The interaction between O₂ sd and maximum within-spring dissolved oxygen values (hereafter O₂ max) emerged as a statistically significant term in the LMEs fitted with turnover (BetaSIM) and nestedness (BetaSNE) as response variables (Table 4). Predictions from these LMEs showed a good fit to observed values of nestedness and turnover, particularly at the extremes (either low or high) of the O₂ max gradient, which is also confirmed by the relatively high marginal pseudo-R² (Table 4). In particular, when maximum O₂ values within the springs were below average (i.e., negative scaled O₂ max), high inter-site O₂ variability (i.e., positive scaled O₂ sd) produced an increase in predicted turnover (Figure 7A) with a corresponding decrease in predicted nestedness (Figure 7B); the opposite occurred, with steeper variations, when O₂ variability was low (i.e., when O₂ sd was below average).
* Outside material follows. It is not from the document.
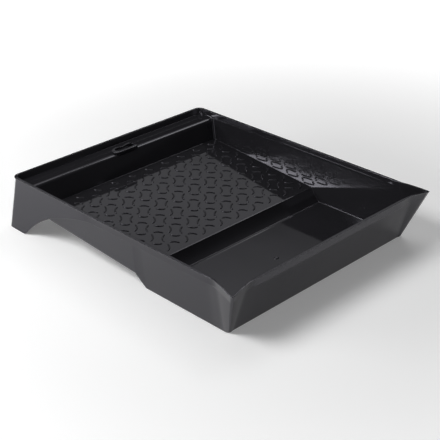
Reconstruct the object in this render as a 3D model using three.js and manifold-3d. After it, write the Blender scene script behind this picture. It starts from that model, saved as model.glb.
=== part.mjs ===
// Paint roller tray: one thin-walled moulding, laid out as its named regions.
// Frame: millimetres, +Z up, +X across the tray, -Y towards the deep well, +Y towards the rear shelf.
// The origin is on the ground under the middle of the tray.
import * as THREE from "three";
import { ConvexGeometry } from "three/addons/geometries/ConvexGeometry.js";
import { mergeVertices } from "three/addons/utils/BufferGeometryUtils.js";
import Module from "manifold-3d";

const wasm = await Module();
wasm.setup();

// Driving dimensions
const wall = 2; // thickness of every panel
const joint = 0.3; // gap between neighbouring regions
const rimHeight = 66.5; // ridge of the rim above the ground
const rimHalfWidth = 160; // centre line to the ridge of a side rim
const rimHalfLength = 192; // middle to the ridge of the front and rear rims
const rearCornerRadius = 12; // of the ridge
const bandHeight = 9; // upright band under the rim
const bandStep = 2; // the side walls are stepped in by this much below the band
const lipReach = 3; // the rim's lip stands outside the ridge
const floorHalfWidth = 149; // well floor, inside
const wellCornerRadius = 12; // outside
const frontFootY = -175.2; // outside of the front wall at the ground
const stepFootY = -44.8; // where the well floor meets the step
const rampLow = { y: -30, z: 17.3 }; // top edge of the step
const rampHigh = { y: 154.6, z: 30.6 }; // where the ramp meets the rear wall
const shelf = { y: 164, z: 58.2 }; // front edge of the rear shelf
const spoutTip = { x: 168.6, y: -198, z: 63.5 };
const spoutSideY = -158; // a spout starts here on the side wall
const spoutFrontX = 132; // and here on the front wall
const legFlare = { x: 12.3, y: 3 }; // how far a foot stands outside the top of its leg
const legSideY = 40; // the leg's side skirt ends here
const legRearX = 96; // and its rear skirt here
const footSideY = 160; // inner ends of a foot, on the side and on the rear
const footRearX = 140;
const lug = { halfWidth: 20, depth: 11, height: 5.2, slotHalfWidth: 12, slotWidth: 5 };

const bandFootZ = rimHeight - bandHeight;
const wallTopZ = bandFootZ - joint;
const bandInnerX = rimHalfWidth - wall / 2;
const bandInnerY = rimHalfLength - wall / 2;
const wallTopX = bandInnerX - bandStep;
const frontRimY = -rimHalfLength;
const spoutEndY = spoutSideY + joint;
const spoutEndX = spoutFrontX - joint;
const rearRimY = shelf.y; // the rear rim and its arms start here
const legTop = { x: bandInnerX + joint + wall, y: bandInnerY + joint + wall };

const tray = new THREE.Group();
const frontEnd = spoutTip.y + wall / 2 - lipReach;
const rearEnd = legTop.y + legFlare.y;
tray.position.y = -(frontEnd + rearEnd) / 2;

function add(name, geometry) {
  const finish = { color: 0x17171a, roughness: 0.22, metalness: 0 };
  const mesh = new THREE.Mesh(geometry, new THREE.MeshStandardMaterial(finish));
  mesh.name = name;
  tray.add(mesh);
  return mesh;
}

function addPair(name, geometry) {
  add("right_" + name, geometry);
  add("left_" + name, geometry).scale.x = -1;
}

// Inside of a side wall at height z.
function sideX(z) {
  return floorHalfWidth + ((z - wall) / (wallTopZ - wall)) * (wallTopX - floorHalfWidth);
}

// Outside of the front wall at height z.
function frontY(z) {
  return frontFootY - ((rimHalfLength + frontFootY) / rimHeight) * z;
}

// Inside of the rear wall at height z.
function rearY(z) {
  return rampHigh.y + ((z - rampHigh.z) / (shelf.z - rampHigh.z)) * (shelf.y - rampHigh.y);
}

function hull(points) {
  return new ConvexGeometry(points.map(([x, y, z]) => new THREE.Vector3(x, y, z)));
}

function toSolid(geometry) {
  const bare = geometry.clone();
  bare.deleteAttribute("normal");
  bare.deleteAttribute("uv");
  const merged = mergeVertices(bare);
  return new wasm.Manifold(
    new wasm.Mesh({
      numProp: 3,
      vertProperties: merged.attributes.position.array,
      triVerts: new Uint32Array(merged.index.array),
    }),
  );
}

function toGeometry(solid) {
  const mesh = solid.getMesh();
  const geometry = new THREE.BufferGeometry();
  const positions = new THREE.BufferAttribute(new Float32Array(mesh.vertProperties), 3);
  geometry.setAttribute("position", positions);
  return geometry.setIndex(new THREE.BufferAttribute(new Uint32Array(mesh.triVerts), 1));
}

// A plan outline, raised from z = low to z = high.
function raise(outline, low, high) {
  const settings = { depth: high - low, bevelEnabled: false, curveSegments: 8 };
  return new THREE.ExtrudeGeometry(outline, settings).translate(0, 0, low);
}

// An outline drawn in Y and Z, swept along X from low to high.
function sweepX(outline, low, high) {
  const settings = { depth: high - low, bevelEnabled: false, curveSegments: 10 };
  const geometry = new THREE.ExtrudeGeometry(outline, settings);
  return geometry.rotateX(Math.PI / 2).rotateZ(Math.PI / 2).translate(low, 0, 0);
}

// An outline drawn in X and Z, swept along Y from low to high.
function sweepY(outline, low, high) {
  const settings = { depth: high - low, bevelEnabled: false, curveSegments: 10 };
  return new THREE.ExtrudeGeometry(outline, settings).rotateX(Math.PI / 2).translate(0, high, 0);
}

// A panel across the tray, from its outline in Y and Z. It ends a joint short of the side walls.
function crossPanel(outline) {
  const ends = outline.map(([y, z]) => [sideX(z) - joint, y, z]);
  return hull([...ends, ...ends.map(([x, y, z]) => [-x, y, z])]);
}

// A side wall panel, from its outline in Y and Z.
function sidePanel(outline) {
  return hull(outline.flatMap(([y, z]) => [0, wall].map((out) => [sideX(z) + out, y, z])));
}

function rectangle(x0, y0, x1, y1) {
  const points = [[x0, y0], [x1, y0], [x1, y1], [x0, y1]];
  return new THREE.Shape(points.map(([x, y]) => new THREE.Vector2(x, y)));
}

// Rounded at the two corners beside y = far, square at y = near.
function roundedEnd(halfWidth, near, far, radius) {
  const path = new THREE.Shape();
  const turn = Math.sign(far - near);
  const inner = far - turn * radius;
  path.moveTo(halfWidth, near);
  path.lineTo(halfWidth, inner);
  path.absarc(halfWidth - radius, inner, radius, 0, (turn * Math.PI) / 2, turn < 0);
  path.lineTo(radius - halfWidth, far);
  path.absarc(radius - halfWidth, inner, radius, (turn * Math.PI) / 2, turn * Math.PI, turn < 0);
  path.lineTo(-halfWidth, near);
  path.closePath();
  return path;
}

function wellFloor() {
  const front = frontY(0) + wall + joint;
  return raise(roundedEnd(sideX(0) - joint, stepFootY - joint, front, wellCornerRadius - wall), 0, wall);
}

function frontWall() {
  const points = [0, wallTopZ].flatMap((z) => [0, wall].map((back) => [frontY(z) + back, z]));
  return hull(points.flatMap(([y, z]) => [[-spoutEndX, y, z], [spoutEndX, y, z]]));
}

function wellWall() {
  return sidePanel([
    [spoutEndY, 0],
    [stepFootY, 0],
    [rampLow.y - joint, rampLow.z - wall],
    [rampLow.y - joint, wallTopZ],
    [spoutEndY, wallTopZ],
  ]);
}

function rampWall() {
  const shelfUnderside = shelf.z - wall - joint;
  return sidePanel([
    [rampLow.y, rampLow.z - wall],
    [rearY(rampHigh.z - wall) + wall, rampHigh.z - wall],
    [rearY(shelfUnderside), shelfUnderside],
    [rearY(shelfUnderside), wallTopZ],
    [rampLow.y, wallTopZ],
  ]);
}

function rampStep() {
  const low = stepFootY;
  const high = rampLow.y - joint;
  return crossPanel([
    [low, 0],
    [low + wall, 0],
    [high, rampLow.z - 2 * wall],
    [high, rampLow.z],
    [low, wall],
  ]);
}

function rampPlate() {
  const rear = rearY(rampHigh.z - wall) - joint;
  const edges = [[rampLow.y, rampLow.z], [rear, rampHigh.z]];
  return crossPanel(edges.flatMap(([y, z]) => [[y, z], [y, z - wall]]));
}

function rearWall() {
  const heights = [rampHigh.z - wall, shelf.z - wall - joint];
  return crossPanel(heights.flatMap((z) => [[rearY(z), z], [rearY(z) + wall, z]]));
}

function rearShelf() {
  const outline = roundedEnd(bandInnerX - joint, shelf.y, bandInnerY - joint, rearCornerRadius - wall / 2);
  return raise(outline, shelf.z - wall, shelf.z);
}

// A raised pad with a slot through it, to hang the tray by.
function hangingLug() {
  const y = shelf.y + 1;
  const slotY = y + (lug.depth - lug.slotWidth) / 2;
  const outline = roundedEnd(lug.halfWidth, y, y + lug.depth, lug.depth / 2);
  outline.holes.push(rectangle(-lug.slotHalfWidth, slotY, lug.slotHalfWidth, slotY + lug.slotWidth));
  return raise(outline, shelf.z + joint, shelf.z + joint + lug.height);
}

// Section of a straight rim: band, lip outside it and ledge inside it, at a distance from the middle.
function rimSection(ridge, ledgeInner) {
  const inner = ridge - wall / 2;
  const section = new THREE.Shape();
  section.moveTo(ledgeInner, bandFootZ);
  section.lineTo(inner + wall, bandFootZ);
  section.lineTo(inner + wall, rimHeight - wall);
  section.lineTo(ridge + lipReach, rimHeight - wall);
  section.lineTo(ridge + lipReach, rimHeight);
  section.lineTo(inner, rimHeight);
  section.lineTo(inner, bandFootZ + wall);
  section.lineTo(ledgeInner, bandFootZ + wall);
  section.closePath();
  return section;
}

function sideRim() {
  return sweepY(rimSection(rimHalfWidth, wallTopX), spoutEndY, rearRimY - joint);
}

function frontRim() {
  const section = rimSection(rimHalfLength, -frontY(wallTopZ) - wall);
  return sweepX(section, -spoutEndX, spoutEndX).rotateZ(Math.PI);
}

// Band and lip round the rear, with both rounded corners.
function rearRim() {
  const plan = (grow, near) =>
    roundedEnd(rimHalfWidth + grow, near, rimHalfLength + grow, rearCornerRadius + grow);
  const band = toSolid(raise(plan(wall / 2, rearRimY), bandFootZ, rimHeight));
  const lip = toSolid(raise(plan(lipReach, rearRimY), rimHeight - wall, rimHeight));
  const hollow = toSolid(raise(plan(-wall / 2, rearRimY - wall), 0, 2 * rimHeight));
  return toGeometry(band.add(lip).subtract(hollow));
}

// Outline of a front corner, grown outwards: rounded at the ground, drawn out to the tip at the rim.
function spoutCorner(grow, low, high, lift) {
  const radius = wellCornerRadius + grow;
  const centre = { x: sideX(0) + wall - wellCornerRadius, y: frontY(0) + wellCornerRadius };
  const arc = [0, 1, 2, 3].map((k) => {
    const angle = (-k * Math.PI) / 6;
    return [centre.x + radius * Math.cos(angle), centre.y + radius * Math.sin(angle), low];
  });
  const inside = { x: spoutFrontX + Math.min(0, 2 * grow), y: spoutSideY - Math.min(0, 2 * grow) };
  const top = { x: rimHalfWidth + wall / 2 + grow, y: frontRimY - wall / 2 - grow };
  return hull([
    ...arc,
    [centre.x + radius, inside.y, low],
    [inside.x, centre.y - radius, low],
    [inside.x, inside.y, low],
    [inside.x, inside.y, high],
    [top.x, inside.y, high],
    [inside.x, top.y, high],
    [spoutTip.x + grow, spoutTip.y - grow, spoutTip.z + lift],
  ]);
}

function spoutLip() {
  const grow = lipReach - wall / 2;
  const corners = [
    [spoutFrontX, spoutSideY, rimHeight],
    [rimHalfWidth + lipReach, spoutSideY, rimHeight],
    [spoutFrontX, frontRimY - lipReach, rimHeight],
    [spoutTip.x + grow, spoutTip.y - grow, spoutTip.z],
  ];
  return hull([...corners, ...corners.map(([x, y, z]) => [x, y, z - wall])]);
}

function spout() {
  const shell = toSolid(spoutCorner(0, 0, rimHeight, 0));
  const hollow = toSolid(spoutCorner(-wall, -wall, rimHeight + wall, 2 * wall));
  return toGeometry(shell.add(toSolid(spoutLip())).subtract(hollow));
}

// The open arch beside a foot, drawn outwards from its crown to the foot's inner end.
function archOutline(crown, foot) {
  const span = foot - crown;
  const outline = new THREE.Shape();
  outline.moveTo(crown - wall, -wall);
  outline.lineTo(foot, -wall);
  outline.bezierCurveTo(foot - 0.15 * span, 0.5 * bandFootZ, foot - 0.45 * span, 0.85 * bandFootZ,
    crown - wall, bandFootZ);
  outline.closePath();
  return outline;
}

// A leg: a skin round the rear corner, flared towards the ground, with an arch cut into each arm.
function leg() {
  const radius = rearCornerRadius + wall;
  const ring = (inset) => roundedEnd(legTop.x - inset, legSideY - inset, legTop.y - inset, radius - inset);
  const skin = toSolid(raise(ring(0), 0, wallTopZ));
  const inside = toSolid(raise(ring(wall), -wall, wallTopZ + wall));
  const otherSide = toSolid(raise(rectangle(-2 * legTop.x, 0, legRearX, 2 * legTop.y), -wall, rimHeight));
  const flare = new THREE.Matrix4().makeShear(0, 0, 0, 0, -legFlare.x / wallTopZ, -legFlare.y / wallTopZ);
  const upright = toGeometry(skin.subtract(inside).subtract(otherSide));
  const flared = upright.applyMatrix4(flare).translate(legFlare.x, legFlare.y, 0);
  const sideArch = sweepX(archOutline(legSideY, footSideY), legTop.x - 4 * wall, 2 * legTop.x);
  const rearArch = sweepY(archOutline(legRearX, footRearX), legTop.y - 4 * wall, 2 * legTop.y);
  return toGeometry(toSolid(flared).subtract(toSolid(sideArch)).subtract(toSolid(rearArch)));
}

add("well_floor", wellFloor());
add("front_wall", frontWall());
addPair("well_wall", wellWall());
addPair("ramp_wall", rampWall());
add("ramp_step", rampStep());
add("ramp_plate", rampPlate());
add("rear_wall", rearWall());
add("rear_shelf", rearShelf());
add("hanging_lug", hangingLug());
add("front_rim", frontRim());
addPair("rim", sideRim());
add("rear_rim", rearRim());
addPair("spout", spout());
addPair("leg", leg());

export default tray;
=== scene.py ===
"""Paint roller tray, with its floor, light and camera.

One glossy black moulding drawn as a shell, with the ribs on its ramp, its hanging lug and its gate mark.
"""

import math

import bpy
from mathutils import Matrix, Vector


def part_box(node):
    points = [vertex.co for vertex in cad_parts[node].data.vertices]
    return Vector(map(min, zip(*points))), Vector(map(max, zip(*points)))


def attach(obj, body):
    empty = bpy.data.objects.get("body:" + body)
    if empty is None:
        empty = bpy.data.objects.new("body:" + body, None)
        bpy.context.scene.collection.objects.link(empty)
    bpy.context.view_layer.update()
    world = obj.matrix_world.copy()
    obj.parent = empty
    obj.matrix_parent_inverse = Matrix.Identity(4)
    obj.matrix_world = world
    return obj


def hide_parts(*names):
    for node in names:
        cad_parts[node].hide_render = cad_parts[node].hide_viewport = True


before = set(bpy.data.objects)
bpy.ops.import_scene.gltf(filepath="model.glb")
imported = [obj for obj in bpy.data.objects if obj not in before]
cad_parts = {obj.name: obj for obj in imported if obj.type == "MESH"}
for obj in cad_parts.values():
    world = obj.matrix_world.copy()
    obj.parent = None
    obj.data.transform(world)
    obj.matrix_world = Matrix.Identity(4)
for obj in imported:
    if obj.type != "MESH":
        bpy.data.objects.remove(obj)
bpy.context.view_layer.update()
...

None of the LMEs fitted on the taxonomic beta diversity components showed residual overdispersion or uniformity issues (p-value >0.05 in all the validation tests).

Outcomes of the LMEs fitted for the different components of phylogenetic beta diversity resembled those obtained for taxonomic diversity in terms of significant fixed effect terms and associated estimated coefficients (Supplementary Tables S7, S8). Particularly, the predicted positive effect of O₂ sd on total phylogenetic diversity (Supplementary Figure S5) as well as the synergistic influence of O₂ sd and O₂ max on phylogenetic turnover and nestedness (Supplementary Figure S6) recalled the patterns emerging from the LMEs fitted on taxonomic beta diversity.